Most mergers have actually been known to benefit both competition and consumers by allowing firms to operate more efficiently. However, it has to be noted that some mergers and acquisitions have the capacity to decrease competition.

 

Usually, a merger can be construed as being anti-competitive if it makes the market very saturated after the merger, as opposed to before the merger’s completion, and if the merger in addition makes it impossible or highly difficult for new firms to enter the market and present a challenge to the existing corporations.

 

Going deeper into the subject of mergers, it became clear that there are three main types of mergers: horizontal mergers, vertical mergers, and potential competition or conglomerate mergers.

 

As was also presented, the United Nations' “World Investment Report 2000” suggests that the recent increase in cross-border mergers and acquisitions is mainly due to an increase in the globalization of markets.

 

An intriguing issue in the European parliament is about how much these big corporations give back to society from the huge profits they amass.

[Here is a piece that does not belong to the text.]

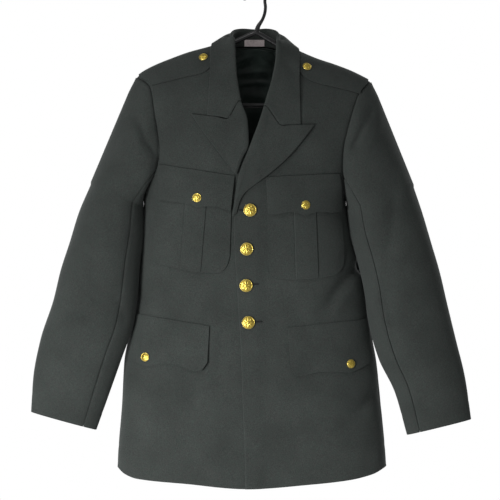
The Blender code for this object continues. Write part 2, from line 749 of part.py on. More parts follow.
LOWER_FLAP = {
    "right": table(
        "c    x_top  z_top   x_low  z_low",
        (0.00, -211.0, -586.0, -226.5, -664.0), (0.14, -192.0, -589.0, -209.0, -673.0),
        (0.26, -175.0, -592.0, -193.0, -679.5), (0.38, -158.0, -594.5, -176.0, -676.5),
        (0.52, -140.0, -597.5, -158.0, -673.5), (0.68, -120.0, -601.0, -137.0, -677.0),
        (0.86, -97.0, -604.5, -113.0, -685.5), (0.95, -86.0, -606.5, -97.0, -687.0),
        (1.00, -81.0, -607.0, -84.5, -672.0),
    ),
    "left": table(
        "c    x_top  z_top   x_low  z_low",
        (0.00, 58.0, -610.0, 63.5, -682.0), (0.06, 66.0, -609.0, 74.0, -696.0),
        (0.18, 83.0, -607.5, 90.0, -695.0), (0.38, 110.0, -604.5, 117.0, -688.5),
        (0.55, 135.0, -602.0, 143.0, -688.0), (0.70, 156.0, -600.0, 167.0, -690.5),
        (0.82, 172.0, -598.5, 184.0, -685.0), (0.92, 186.0, -596.5, 199.0, -677.0),
        (1.00, 197.0, -595.0, 210.0, -670.0),
    ),
}


def applied(name, side, shape, columns, rows, lift, thickness, material):
    """A patch on a front: a grid between its top and bottom lines, moved out."""
    outer, inner = [], []
    for r in range(rows + 1):
        v = r / rows
        above, below = [], []
        for c in columns:
            x = mix(read(shape, "c", "x_top", c), read(shape, "c", "x_low", c), v)
            z = mix(read(shape, "c", "z_top", c), read(shape, "c", "z_low", c), v)
            base = front_lift(side, x) + lift
            rise = read(shape, "c", "rise", c) if "rise" in shape else 0.0
            above.append(on_front(x, z, base + thickness + rise))
            below.append(on_front(x, z, base))
        outer.append(above)
        inner.append(below)
    return wall(name, outer, inner, material)


def make_applied(wool):
    for side in ("left", "right"):
        applied("breast_pocket_" + side, side, POCKET[side], POCKET[side]["c"], 8, LIE, PATCH, wool)
        steps = [i / 16 for i in range(17)]
        applied("breast_flap_" + side, side, BREAST_FLAP[side], steps, 5, FLAP_LIFT, FLAP, wool)
        applied("lower_flap_" + side, side, LOWER_FLAP[side], steps, 6, LIE, FLAP, wool)


# Shoulder loops by their share from under the collar to the sleeve head: reach below the shoulder line
LOOP = table("share front back", (0.0, 30.0, 1.0), (0.07, 41.0, 1.5), (0.2, 45.0, 2.0), (0.6, 41.0, 4.0),
             (1.0, 34.0, 7.0))
LOOP_ENDS = {
    "right": {"neck": -76.0, "ridge": -208.0, "front": -184.5},
    "left": {"neck": 75.0, "ridge": 203.0, "front": 188.0},
}


def loop_point(x, drop, lift):
    """A point on the shoulder, a drop below its line on the front, or on the back where negative."""
    z = shoulder_z(x) - abs(drop)
    return (on_front if drop >= 0 else on_back)(x, z, lift)


def make_loop(side, wool):
    ends = LOOP_ENDS[side]
    outer, inner = [], []
    for i in range(13):
        share = i / 12
        front, back = read(LOOP, "share", "front", share), read(LOOP, "share", "back", share)
        above, below = [], []
        for c in (1.0, 0.82, 0.65, 0.47, 0.3, 0.17, 0.07, 0.0, -0.5, -1.0):
            drop = c * (front if c > 0 else back)
            far = mix(ends["ridge"], ends["front"], ease(drop / 34.0))
            x = mix(ends["neck"], far, share)
            above.append(loop_point(x, drop, LOOP_LIFT + PATCH))
            below.append(loop_point(x, drop, LOOP_LIFT))
        outer.append(above)
        inner.append(below)
    return wall("shoulder_loop_" + side, outer, inner, wool)


# Lining and label inside the neck
def make_lining(satin):
    outer, inner = [], []
    for i in range(9):
        v = i / 8
        above, below = [], []
        for k in range(13):
            x = mix(-56.0, 56.0, k / 12)
            top = shoulder_z(x) - neck_drop(x) - 2.0
            z = mix(top, -330.0, v)
            spread = 1 + 1.1 * ease(v * 2.2)
            x *= spread
            inward = PANEL + mix(2.0, 0.8, ease(v * 3))
            above.append(on_back(x, z, -inward))
            below.append(on_back(x, z, -inward - LINING))
        outer.append(above)
        inner.append(below)
    return wall("lining_back", outer, inner, satin)


def make_label(cloth_label):
    outer, inner = [], []
    for z in (-91.0, -103.0):
        above, below = [], []
        for k in range(5):
            x = mix(-19.0, 17.0, k / 4)
            y = stand_inner_y(x, z) - GAP
            above.append(np.array([x, y, z]))
            below.append(np.array([x, y - LINING, z]))
        outer.append(above)
        inner.append(below)
    return wall("neck_label", outer, inner, cloth_label)


def stand_inner_y(x, z):
    """The inner face of the collar's stand behind the neck, at its least depth between its columns."""
    stations = [collar_station("right", "back", 1), collar_station("right", "back", 0),
                collar_station("right", "middle", 0), collar_station("left", "back", 0),
                collar_station("left", "back", 1)]
    depths = []
    for station in stations:
        seam, stand, turn = station[:3]
        low, high = (seam, stand) if z < stand[2] else (stand, turn)
        depths.append((seam[0], mix(low[1], high[1], (z - low[2]) / (high[2] - low[2]))))
    xs = [d[0] for d in depths]
    ys = [d[1] for d in depths]
    return float(np.interp(x, xs, ys)) - FOLDED / 2 - LABEL_CLEAR


# Buttons: a shank, a rolled rim and a dome
BUTTON_SIDES = 16


def make_button(name, diameter, place, normal, brass):
    radius = diameter / 2
    profile = [(0.16, 0.0), (0.16, 1.4), (0.94, 1.7), (1.0, 2.6), (0.90, 3.6), (0.55, 5.2)]
    bm = bmesh.new()
    up = normal / np.linalg.norm(normal)
    right = np.cross([0.0, 0.0, 1.0], up)
    right /= np.linalg.norm(right)
    ahead = np.cross(up, right)
    rings = []
    for share, height in profile:
        ring = []
        for i in range(BUTTON_SIDES):
            a = math.tau * i / BUTTON_SIDES
            p = place + up * height + (right * math.cos(a) + ahead * math.sin(a)) * radius * share
            ring.append(bm.verts.new(p * MM))
        rings.append(ring)
    for low, high in zip(rings, rings[1:]):
        for i in range(BUTTON_SIDES):
            j = (i + 1) % BUTTON_SIDES
            bm.faces.new((low[i], low[j], high[j], high[i]))
    bm.faces.new(rings[0])
    top = bm.verts.new((place + up * 6.1) * MM)
    for i in range(BUTTON_SIDES):
        bm.faces.new((rings[-1][i], rings[-1][(i + 1) % BUTTON_SIDES], top))
    closed_object(name, bm, brass)


FRONT_BUTTONS = ((-9.0, -401.0), (-15.0, -470.0), (-16.0, -535.0), (-12.0, -601.0))
SMALL_BUTTONS = {
    "shoulder_button_right": ("right", -92.0, -129.0, LOOP_LIFT + PATCH),
    "shoulder_button_left": ("left", 92.0, -146.0, LOOP_LIFT + PATCH),
    "breast_button_right": ("right", -102.0, -379.0, FLAP_LIFT + FLAP),
    "breast_button_left": ("left", 88.0, -392.0, FLAP_LIFT + FLAP),
    "lower_button_right": ("right", -194.0, -663.0, LIE + FLAP),
    "lower_button_left": ("left", 169.0, -675.0, LIE + FLAP),
}


def make_buttons(brass):
    for i, (x, z) in enumerate(FRONT_BUTTONS):
        place = on_front(x, z, front_lift("left", x) + GAP)
        make_button("front_button_" + str(i + 1), LARGE_BUTTON, place, ring_normal(ring_angle(x, z), z), brass)
    for name, (side, x, z, lift) in SMALL_BUTTONS.items():
        place = on_front(x, z, front_lift(side, x) + lift + GAP)
        make_button(name, SMALL_BUTTON, place, ring_normal(ring_angle(x, z), z), brass)


# Hanger: a closed loop of arms and bar, and the hook
BAR_Z = -212.0
ARM_END = 203.0
APEX = (2.0, -80.0)
ARM_DROP = PANEL + TUBE + 1.6  # the arms' centre line below the shoulder line


def hanger_loop():
    """Centre line of the arms and bar, in the middle plane of the coat."""
    points = [(APEX[0], APEX[1])]
    for towards in (1, -1):
        side = []
        for i in range(12):
            x = towards * mix(60.0, ARM_END - 14, i / 11)
            side.append((x, shoulder_z(x) - ARM_DROP))
        end_z = shoulder_z(towards * (ARM_END - 14)) - ARM_DROP
        side += [(towards * (ARM_END - 4), end_z - 6), (towards * (ARM_END + 1), end_z - 17),
                 (towards * (ARM_END - 2), BAR_Z + 12), (towards * (ARM_END - 10), BAR_Z + 3),
                 (towards * (ARM_END - 22), BAR_Z)]
        if towards == 1:
            points += side + [(100.0, BAR_Z), (0.0, BAR_Z), (-100.0, BAR_Z)]
        else:
            points += side[::-1]
    return [np.array([x, 0.0, z]) for x, z in points]


def tube_mesh(points, radius, sides, closed):
    bm = bmesh.new()
    rings = []
    count = len(points)
    for i, p in enumerate(points):
        before = points[(i - 1) % count] if closed or i > 0 else p
        after = points[(i + 1) % count] if closed or i < count - 1 else p
        along = (after - before) / np.linalg.norm(after - before)
        across = np.cross(along, [0.0, 1.0, 0.0])
        ring = []
        for k in range(sides):
            a = math.tau * k / sides
            q = p + (across * math.cos(a) + np.array([0.0, 1.0, 0.0]) * math.sin(a)) * radius
            ring.append(bm.verts.new(q * MM))
        rings.append(ring)
    pairs = list(zip(rings, rings[1:])) + ([(rings[-1], rings[0])] if closed else [])
    for low, high in pairs:
        for k in range(sides):
            j = (k + 1) % sides
            bm.faces.new((low[k], low[j], high[j], high[k]))
    if not closed:
        bm.faces.new(rings[0])
        bm.faces.new(rings[-1])
    return bm


def hook_line():
    """From the apex up the stem and round the hook, whose inside top is the origin."""
    top = -HOOK_WIRE
    centre = np.array([0.0, top - HOOK_RADIUS])
    points = [(APEX[0], APEX[1] - 1.0), (6.0, -70.0), (13.0, -61.0), (17.5, -51.0), (18.8, -40.0)]
    for degrees in range(-20, 201, 20):
        a = math.radians(degrees)
        points.append((centre[0] + HOOK_RADIUS * math.cos(a), centre[1] + HOOK_RADIUS * math.sin(a)))
    shift = HOOK_WIRE * 2
    return [np.array([x, 0.0, z + (shift if z > -45 else shift * ease((z + 78) / 33))]) for x, z in points]


def make_hanger(plastic):
    hanger = closed_object("hanger", tube_mesh(hanger_loop(), TUBE, 10, True), plastic)
    hook = closed_object("hanger_hook_form", tube_mesh(hook_line(), HOOK_WIRE, 10, False), plastic)
    join = hanger.modifiers.new("hook", "BOOLEAN")
    join.operation = "UNION"
    join.object = hook
    hook.hide_render = True
    hook.display_type = "WIRE"


def main():
    for obj in list(bpy.data.objects):
        bpy.data.objects.remove(obj, do_unlink=True)
    wool = finish("coat_wool", (0.042, 0.054, 0.050), 0.9)
    satin = finish("lining_satin", (0.030, 0.050, 0.042), 0.4)
    brass = finish("button_gilt", (0.80, 0.56, 0.16), 0.3, 1.0)
    label = finish("label_cloth", (0.72, 0.62, 0.62), 0.8)
    plastic = finish("hanger_black", (0.012, 0.012, 0.013), 0.35)
    for side in ("left", "right"):
        make_front(side, wool)
        make_back(side, wool)
        make_sleeve(side, wool)
        make_lapel(side, wool)
        make_loop(side, wool)
    make_collar(wool)
    make_applied(wool)
    make_lining(satin)
    make_label(label)
    make_buttons(brass)
    make_hanger(plastic)


main()
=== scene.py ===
import math
import bpy
import bmesh
import numpy as np
from mathutils import Matrix, Vector


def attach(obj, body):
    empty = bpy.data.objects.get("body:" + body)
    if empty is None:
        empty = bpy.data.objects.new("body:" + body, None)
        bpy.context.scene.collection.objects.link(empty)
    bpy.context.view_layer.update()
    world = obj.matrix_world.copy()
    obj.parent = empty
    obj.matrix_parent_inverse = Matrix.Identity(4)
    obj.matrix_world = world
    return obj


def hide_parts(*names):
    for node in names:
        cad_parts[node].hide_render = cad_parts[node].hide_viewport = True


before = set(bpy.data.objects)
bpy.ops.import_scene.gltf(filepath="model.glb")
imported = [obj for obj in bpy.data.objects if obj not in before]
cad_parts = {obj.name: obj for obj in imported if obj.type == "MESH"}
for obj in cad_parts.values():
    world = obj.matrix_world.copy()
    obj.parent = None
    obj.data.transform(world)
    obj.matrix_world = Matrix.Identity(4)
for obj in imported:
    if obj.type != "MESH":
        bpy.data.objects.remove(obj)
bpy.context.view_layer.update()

# Sizes are in millimetres until a mesh is made: x to the viewer's right, y to the back, z up
MM = 0.001
GAP = 0.3
SEAM_HALF = 0.2
SEAM_DIP = 1.3
LIE = 0.9
CENTRE = -13.0
SQUARE = 2.5
SHOULDER_ROUND = 110.0
NECK_HALF = 62.0
NECK_BACK = 0.72
PANEL = 2.0
FOLDED = 2.0
PATCH = 1.5
FLAP = 2.0
LINING = 1.0
LOOP_LIFT = 1.2
PLEAT = 1.5
FLAP_LIFT = LIE + PATCH + PLEAT + GAP
LAP_OUT = 2.0
LAP_IN = -1.5
LAP_EDGE, LAP_FADE = 6.0, 12.0
UNDER_EDGE, UNDER_FADE = -75.0, 27.0
LARGE_BUTTON = 22.9
SMALL_BUTTON = 15.9
TUBE = 4.5
HOOK_WIRE = 2.9
HOOK_RADIUS = 18.9
PHOTO_PIXEL = 1.8
SEAM_WIDTH = 2.4
HEM_DEPTH = 38.0
CUFF_DEPTH = 36.0
FELL_WIDTH = 3.5
ARMPIT_FLUSH = 34.0
TOWARDS = {"left": 1, "right": -1}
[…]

This debate on Corporate Social Responsibility (CSR) is attracting a lot of attention.

 

To reiterate on the points, the main economic argument for rejecting mergers and acquisitions is that they contribute to the risk of monopolies because consumers become exploited and resources become misallocated; if these mergers and acquisition create major entry barriers restricting competition, which can potentially lead to market failure and a decline in economic welfare.